Она хрипло смеётся, обнажая ряд белоснежных зубов, и заботливо убирает светлые пряди волосы с её умиротворённого лица. Корни уже отросли, натуральный тёмный цвет показывается миру. Суран опускает взгляд на катетер, подключённый к вене, и осторожно, преувеличено бережно вынимает его, зажимает небольшое отверстие от него пальцем, скидывает прибор вниз. Он глухо бьётся о пол.

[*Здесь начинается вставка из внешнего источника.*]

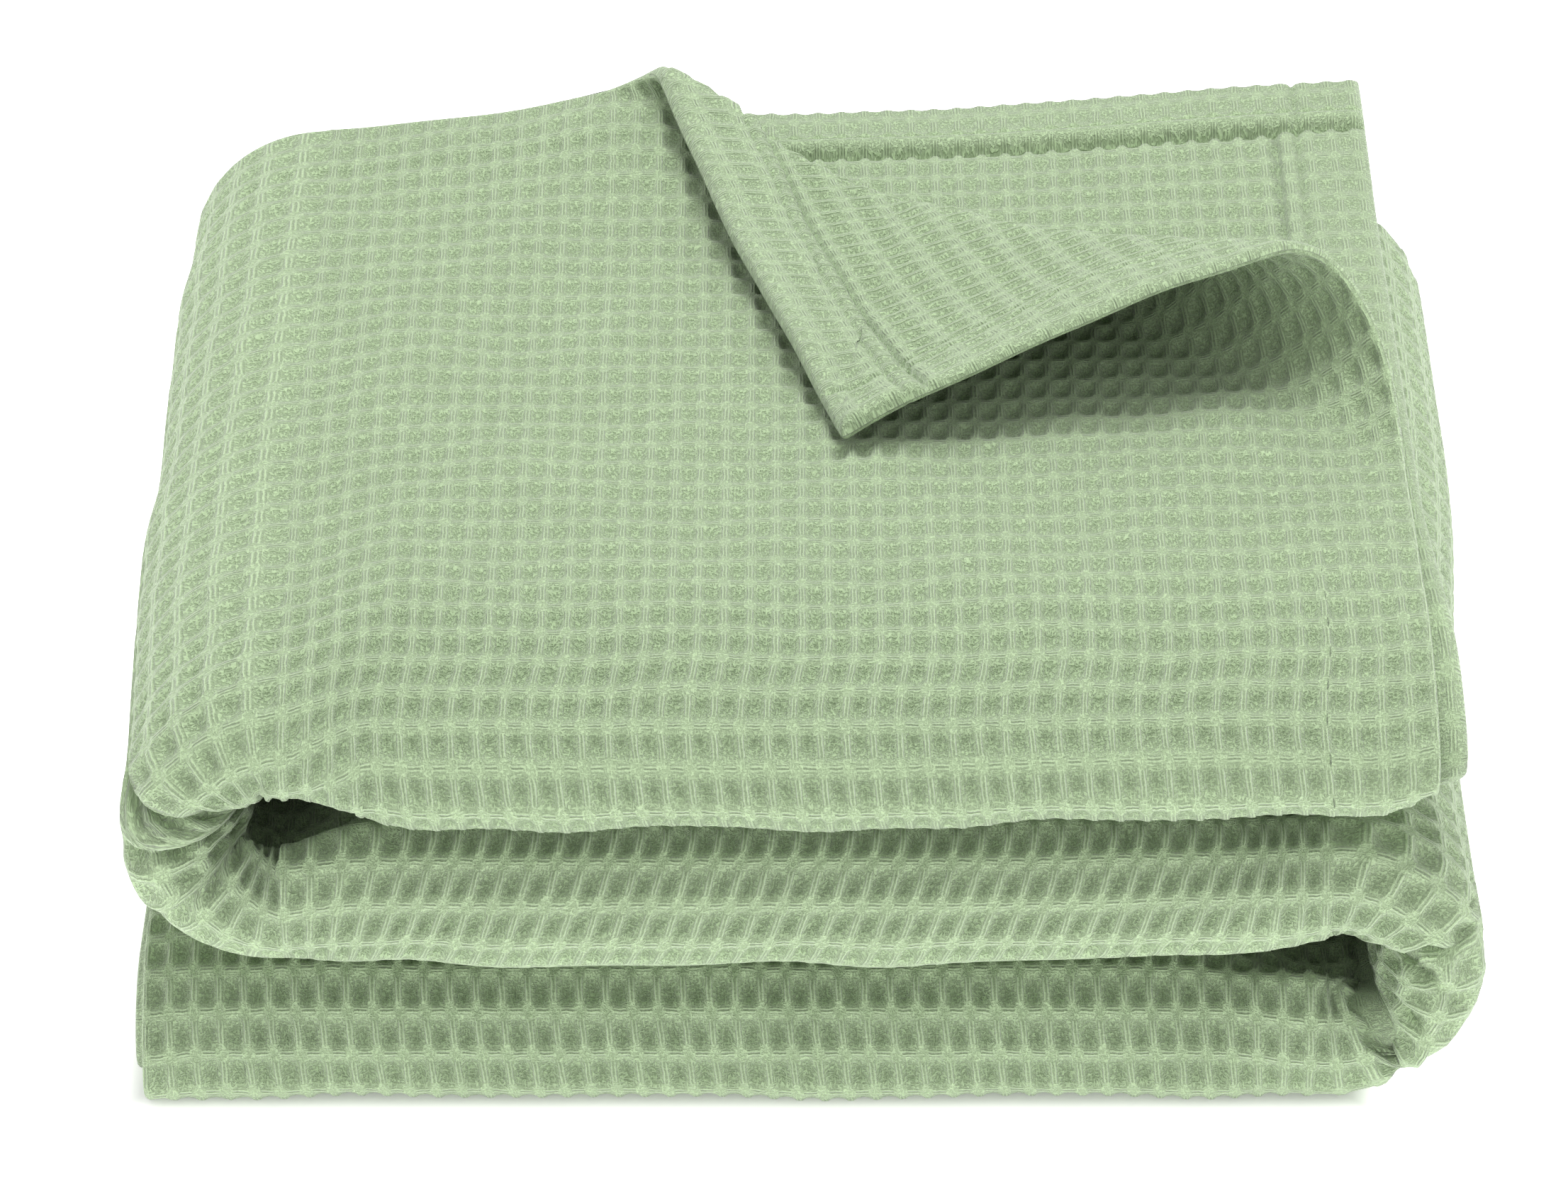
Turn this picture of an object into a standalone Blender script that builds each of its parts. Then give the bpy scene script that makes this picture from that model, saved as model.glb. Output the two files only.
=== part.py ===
# Waffle-weave cotton blanket, folded into a square stack with one corner turned back.
#
# The cloth is one sheet. It is first laid out flat, in cloth coordinates: u runs across
# the stack's three layers and v runs through the six plies of each layer. Every point of
# the flat sheet is then carried to its place in the folded stack, and the sheet gets its
# thickness. Lengths below are counted in waffle cells until CELL turns them into metres.
# X runs to the right, Y to the back and Z up. The origin is under the middle of the stack.

import math

import bmesh
import bpy
from mathutils import Matrix, Vector

CELL = 0.00625  # width of one waffle cell
PLY = 0.48  # thickness of the cloth, 3 mm

# The three layers, from the top one down. Each row has the middle height of the layer,
# half of the height between its outer plies, how far the front edge stands out, how deep
# the rounding of the front edge is on its first and second side, and where between the
# two sides it stands out most, as a share of half the height.
TOP = {"z": 15.65, "half": 2.75, "front": 0.3, "first": 9.75, "second": 1.75, "bulge": -0.47}
MIDDLE = {"z": 9.40, "half": 2.90, "front": 0.0, "first": 2.60, "second": 3.0, "bulge": 0.20}
BOTTOM = {"z": 3.10, "half": 2.86, "front": 0.8, "first": 4.50, "second": 1.4, "bulge": -0.58}
# The layers turn into each other at a left and a right wrap, round these points.
WRAP = {"half": 2.2, "front": 0.5, "first": 3.0, "second": 1.6, "bulge": 0.0}
LEFT_WRAP_X = -19.6
LEFT_WRAP_Z = 12.60
RIGHT_WRAP_X = 20.7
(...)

— Прости, но ты забрала у меня Юнги, малышка Чимми, — шепчет она, словно колыбель, и открепляет от лица девушки аппарат искусственной вентиляции лёгких, с отвращением вынимает трубку из её горла и бросает вещь на пол. Девушка начинает задыхаться, и Суран, улыбнувшись ей на прощание, уходит, пока соседка Чимин не проснулась от шума и пока охранник не пришёл, чтобы проверить работу камеры. Суран выходит через заднюю дверь во дворик и оттуда огибает больницу, стараясь избегать камер. Её мстительная натура наконец-то радуется и успокаивается, она накормила своих внутренних демонов, и душа её окропляется новыми чёрными пятнами. Девушка возвращается к своей машине и видит, как на капот облокачивается мощными бёдрами неизвестный мужчина. Хотя черты его лица кажутся ей знакомыми, вспоминать его не очень хочется — он трогает её детку без разрешения, и она не станет сюсюкаться с ним. — Свали от моей тачки, выблядок, — плюёт она ему в лоб, доставая ключи и снимая с хёндая блокировку.